--- BEGIN RECORDS PROVIDED ---

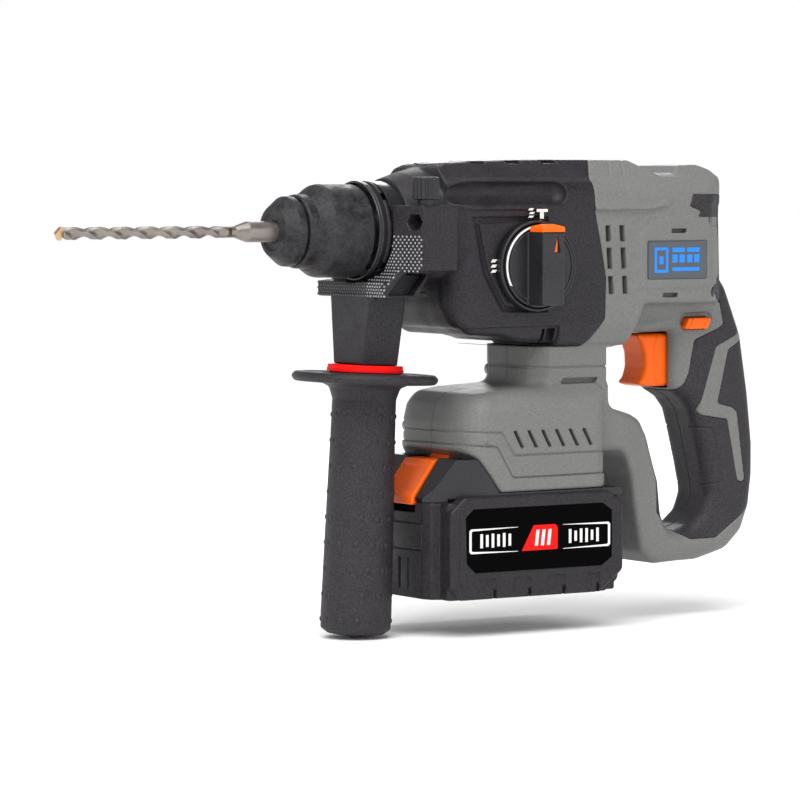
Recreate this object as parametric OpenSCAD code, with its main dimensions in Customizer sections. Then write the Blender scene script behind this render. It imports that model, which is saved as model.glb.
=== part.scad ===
// Cordless rotary hammer with an SDS-plus chuck, a side handle and a slide-on battery.
// Millimetres. +X runs from the bit to the rear, +Z is up, and Y = 0 is the split of the housing.
// The origin is on the spindle axis, where the bit's shank leaves the dust cap.

/* [Bit and chuck] */
// Diameter of the drill bit's shank
shank_d = 10; // [10:10]
// Length of the drill bit
bit_length = 160; // [110:1:210]
// Diameter of the drill bit's flutes
bit_d = 6; // [5:0.5:8]
// Length of shank held inside the chuck
shank_in = 43; // [42.5:0.1:43]
// Diameter of the chuck sleeve
sleeve_d = 45; // [44:0.5:45.5]
// Diameter of the neck that the side handle clamps on
neck_d = 45.6; // [45.2:0.1:46]

/* [Drive] */
// Height of the motor axis over the spindle axis
motor_z = -5.5; // [-5.5:-5.5]
// Height of the layshaft axis over the spindle axis
lay_z = -27.5; // [-27.5:-27.5]
// Teeth of the spindle gear
spindle_teeth = 32; // [32:32]
// Teeth of the layshaft pinion
lay_pinion_teeth = 12; // [12:12]
// Teeth of the layshaft's large gear
lay_gear_teeth = 35; // [35:35]
// Teeth of the motor pinion
motor_teeth = 9; // [9:9]

/* [Housing] */
// Half width of the gear housing
gear_half_w = 34; // [33.5:0.1:35]
// Half width of the motor housing
motor_half_w = 33; // [32.5:0.1:34]
// Half width of the rear handle
grip_half_w = 17.5; // [17:0.1:19]
// Half width of the battery foot
foot_half_w = 35; // [34.5:0.1:36]
// Thickness of the moulded walls
wall = 3; // [2.4:0.1:3.2]

/* [Mode dial] */
// Distance of the dial's axis behind the origin
dial_x = 129; // [127:0.5:130]
// Height of the dial's axis
dial_z = -17.3; // [-18:0.1:-16.5]
// Diameter of the dial's disc
dial_d = 40.4; // [38:0.1:41]

/* [Side handle] */
// Rake of the side handle's grip, bottom end forward
handle_rake = 2.6; // [1:0.1:3]
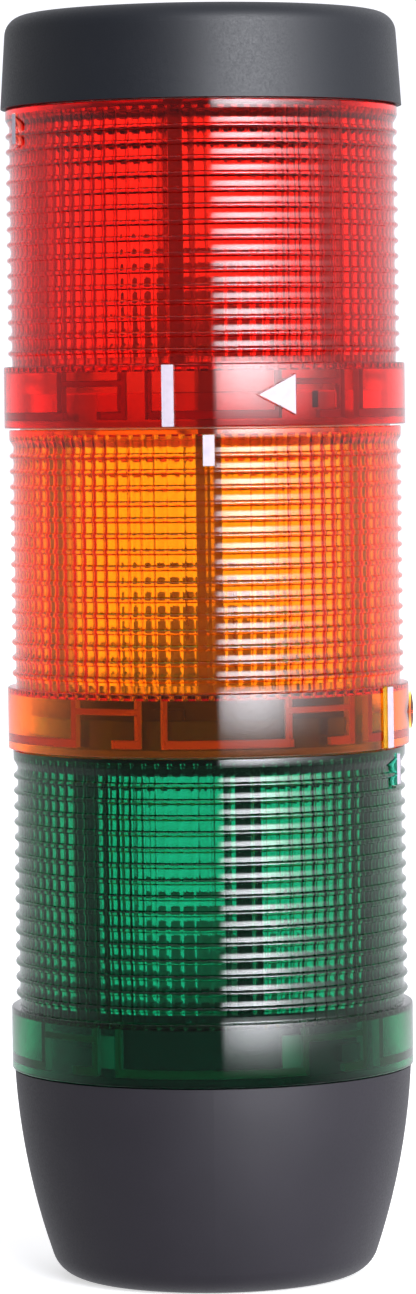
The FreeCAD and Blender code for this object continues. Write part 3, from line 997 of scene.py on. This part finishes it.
@dataclass
class ModuleInsides:
    """Carrier, contacts, socket, lamp and seal of one light module."""

    colour: Colour
    rails: int = 6

    def build(self, shop: Workshop) -> None:
        """Dress the carried-over pieces.

        Args:
            shop: where the finishes come from.
        """
        carrier = "dark_carrier" if self.colour is Colour.GREEN else "light_carrier"
        finishes = {
            "contact_carrier": carrier, "lamp_socket": "socket", "lamp_cap": "lamp_brass",
            "lamp_glass": "glass", "seal": "silicone",
        }
        finishes.update({f"contact_rail_{rail}": "brass" for rail in range(1, self.rails + 1)})
        for part, finish in finishes.items():
            shop.dress(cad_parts[f"{self.colour.value}_{part}"], finish)


@dataclass
class BaseUnit:
    """Base cup with its terminals and seals, and the cap shell."""

    terminals: int = 6

    def build(self, shop: Workshop) -> None:
        """Dress the carried-over pieces.

        Args:
            shop: where the finishes come from.
        """
        finishes = {
            "base_housing": "base", "base_gasket": "rubber", "base_seal": "rubber",
            "terminal_carrier": "terminal", "terminal_screws": "zinc", "cap_shell": "cap",
        }
        finishes.update({f"base_contact_{line}": "brass" for line in range(1, self.terminals + 1)})
        for node, finish in finishes.items():
            shop.dress(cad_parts[node], finish)


# ---------------------------------------------------------------- stage


@dataclass
class Studio:
    """Pale floor, a room that gives soft light, and the camera."""

    # camera, in millimetres and degrees
    distance: float = 928.4         # from the lens to the stack's axis
    eye_height: float = 152.3
    lens_mm: float = 147.9
    roll: float = 0.741
    side_step: float = 0.6
    shift: float = -0.1921          # keeps the level camera's view on the stack
    clip: Span = (0.05, 50.0)       # metres
    floor_half: float = 6.0         # metres
    light_colour: str = "F8F9FF"
    # radiance over the turn from the front towards +X, and over the rise from the horizon
    walls: Steps = (
        (-180, 0.9), (-150, 0.8), (-125, 0.5), (-95, 0.4), (-60, 0.14), (50, 0.14), (80, 0.5),
        (120, 0.9), (150, 1.1), (180, 0.9)
    )
    backdrop: Steps = (
        (-180, 2.5), (-110, 2.3), (-80, 1.1), (-50, 0.7), (50, 0.7), (80, 1.1), (110, 2.3),
        (180, 2.5)
    )
    ceiling: Steps = ((-90, 0.0), (35, 0.0), (60, 0.6), (90, 0.8))
    softbox_turn: Steps = (
        (-180, 0.0), (5, 0.0), (7, 6.5), (10, 10.0), (20, 15.0), (30, 15.5), (38, 12.5),
        (48, 6.5), (61, 2.8), (75, 1.0), (92, 0.0), (180, 0.0)
    )
    softbox_rise: Steps = (
        (-90, 0.0), (-13, 0.0), (-7, 0.17), (-3, 0.45), (0, 0.65), (7, 1.0), (28, 1.0),
        (48, 0.0), (90, 0.0)
    )
    seen: float = 1.15              # radiance of the backdrop straight to the eye

    def build(self, shop: Workshop) -> None:
        """Make the floor, the world and the camera.

        Args:
            shop: where the floor's finish comes from.
        """
        self.floor(shop)
        self.world()
        self.camera()
        scene = bpy.context.scene
        scene.view_settings.view_transform = "Standard"
        # a ray crosses many walls of the clear mouldings
        scene.cycles.max_bounces = 24
        scene.cycles.transmission_bounces = 20
        scene.cycles.glossy_bounces = 6
        scene.cycles.diffuse_bounces = 3

    def floor(self, shop: Workshop) -> None:
        """Make the plain matt floor at the height the base stands on.

        Args:
            shop: where its finish comes from.
        """
        half = self.floor_half
        corners = [(-half, -half, 0), (half, -half, 0), (half, half, 0), (-half, half, 0)]
        mesh = bpy.data.meshes.new("floor")
        mesh.from_pydata(corners, [], [(0, 1, 2, 3)])
        floor = bpy.data.objects.new("floor", mesh)
        bpy.context.collection.objects.link(floor)
        shop.dress(floor, "paper")
        # gloss and clear mouldings see the room on below the floor, as on a narrow table
        floor.visible_glossy = False
        floor.visible_transmission = False

    def world(self) -> None:
        """Make a bright backdrop, a dim room before the stack and a tall softbox to the right."""
        world = bpy.data.worlds.new("studio_room")
        bpy.context.scene.world = world
        world.use_nodes = True
        tree = world.node_tree
        tree.nodes.clear()
        way = add_node(tree, "ShaderNodeTexCoord", {})
        parts = add_node(tree, "ShaderNodeSeparateXYZ", {}, {0: way.outputs["Generated"]})
        to_front = add_node(
            tree, "ShaderNodeMath", {"operation": "MULTIPLY", 1: -1.0}, {0: parts.outputs["Y"]}
        )
        turn = add_node(
            tree, "ShaderNodeMath", {"operation": "ARCTAN2"},
            {0: parts.outputs["X"], 1: to_front.outputs[0]},
        ).outputs[0]
        rise = add_node(
            tree, "ShaderNodeMath", {"operation": "ARCSINE"}, {0: parts.outputs["Z"]}
        ).outputs[0]
        walls = self.lobe(tree, turn, self.walls)
        ceiling = self.lobe(tree, rise, self.ceiling)
        around = self.lobe(tree, turn, self.softbox_turn)
        upward = self.lobe(tree, rise, self.softbox_rise)
        box = add_node(tree, "ShaderNodeMath", {"operation": "MULTIPLY"}, {0: around, 1: upward})
        room = add_node(tree, "ShaderNodeMath", {"operation": "MAXIMUM"}, {0: walls, 1: ceiling})
        lit = add_node(
            tree, "ShaderNodeMath", {"operation": "ADD"}, {0: room.outputs[0], 1: box.outputs[0]}
        )
        # the pale backdrop shines through the clear mouldings, and the eye sees it all round
        glow = self.lobe(tree, turn, self.backdrop)
        ray = add_node(tree, "ShaderNodeLightPath", {})
        through = add_node(
            tree, "ShaderNodeMix", {"data_type": "FLOAT"},
            {MIX_SHARE: ray.outputs["Is Transmission Ray"], VALUE_A: lit.outputs[0],
             VALUE_B: glow},
        )
        total = add_node(
            tree, "ShaderNodeMix", {"data_type": "FLOAT", VALUE_B: self.seen},
            {MIX_SHARE: ray.outputs["Is Camera Ray"], VALUE_A: through.outputs[0]},
        )
        light = add_node(
            tree, "ShaderNodeBackground", {"Color": linear(self.light_colour)},
            {"Strength": total.outputs[0]},
        )
        add_node(tree, "ShaderNodeOutputWorld", {}, {"Surface": light.outputs[0]})

    @staticmethod
    def lobe(tree: bpy.types.NodeTree, angle: bpy.types.NodeSocket,
             steps: Steps) -> bpy.types.NodeSocket:
        """Radiance over an angle, through a row of steps.

        Args:
            tree: the world's node tree.
            angle: socket with the angle in radians.
            steps: the row, which reaches as far on both sides of 0.

        Returns:
            The socket with the radiance.
        """
        reach = steps[-1][0]
        highest = max(value for _, value in steps)
        share = add_node(
            tree, "ShaderNodeMapRange",
            {"From Min": -math.radians(reach), "From Max": math.radians(reach)},
            {"Value": angle},
        )
        ramp = add_node(tree, "ShaderNodeValToRGB", {}, {"Fac": share.outputs[0]})
        stops = ramp.color_ramp.elements
        for turn, _ in steps[1:-1]:
            stops.new((turn + reach) / (2 * reach))
        for stop, (turn, value) in zip(stops, steps):
            stop.position = (turn + reach) / (2 * reach)
            stop.color = (value / highest,) * 3 + (1.0,)
        scaled = add_node(
            tree, "ShaderNodeMath", {"operation": "MULTIPLY", 1: highest},
            {0: ramp.outputs["Color"]},
        )
        return scaled.outputs[0]

    def camera(self) -> None:
        """Place a level camera in front of the stack, shifted down to frame it."""
        data = bpy.data.cameras.new("camera")
        data.lens = self.lens_mm
        data.shift_y = self.shift
        data.clip_start, data.clip_end = self.clip
        camera = bpy.data.objects.new("camera", data)
        upright = Matrix.Rotation(math.radians(90), 4, "X")
        tilt = Matrix.Rotation(math.radians(self.roll), 4, "Y")
        place = Matrix.Translation(
            (self.side_step * MM, -self.distance * MM, self.eye_height * MM)
        )
        camera.matrix_world = place @ tilt @ upright
        bpy.context.collection.objects.link(camera)
        bpy.context.scene.camera = camera


def main() -> None:
    """Build the stack light's looks and its stage."""
    logging.basicConfig(level=logging.INFO, format="%(message)s")
    shop = Workshop()
    Studio().build(shop)
    BaseUnit().build(shop)
    for level, colour in enumerate(Colour):
        LensModule(colour, level).build(shop)
        ModuleInsides(colour).build(shop)


if __name__ == "__main__":
    main()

--- END RECORDS PROVIDED ---

GIVEN TASK. Emit an exact copy of the lines spanning the start of the records to the line containing "neck_d = 45.6; // [45.2:0.1:46]", inclusive, and no other output.

CORRECT RESULT.
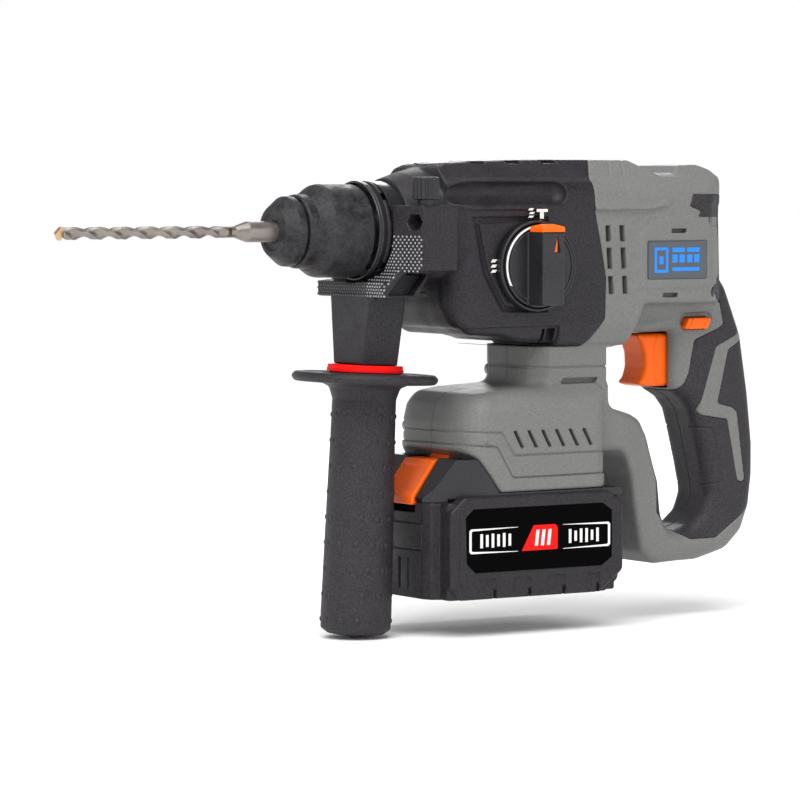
Recreate this object as parametric OpenSCAD code, with its main dimensions in Customizer sections. Then write the Blender scene script behind this render. It imports that model, which is saved as model.glb.
=== part.scad ===
// Cordless rotary hammer with an SDS-plus chuck, a side handle and a slide-on battery.
// Millimetres. +X runs from the bit to the rear, +Z is up, and Y = 0 is the split of the housing.
// The origin is on the spindle axis, where the bit's shank leaves the dust cap.

/* [Bit and chuck] */
// Diameter of the drill bit's shank
shank_d = 10; // [10:10]
// Length of the drill bit
bit_length = 160; // [110:1:210]
// Diameter of the drill bit's flutes
bit_d = 6; // [5:0.5:8]
// Length of shank held inside the chuck
shank_in = 43; // [42.5:0.1:43]
// Diameter of the chuck sleeve
sleeve_d = 45; // [44:0.5:45.5]
// Diameter of the neck that the side handle clamps on
neck_d = 45.6; // [45.2:0.1:46]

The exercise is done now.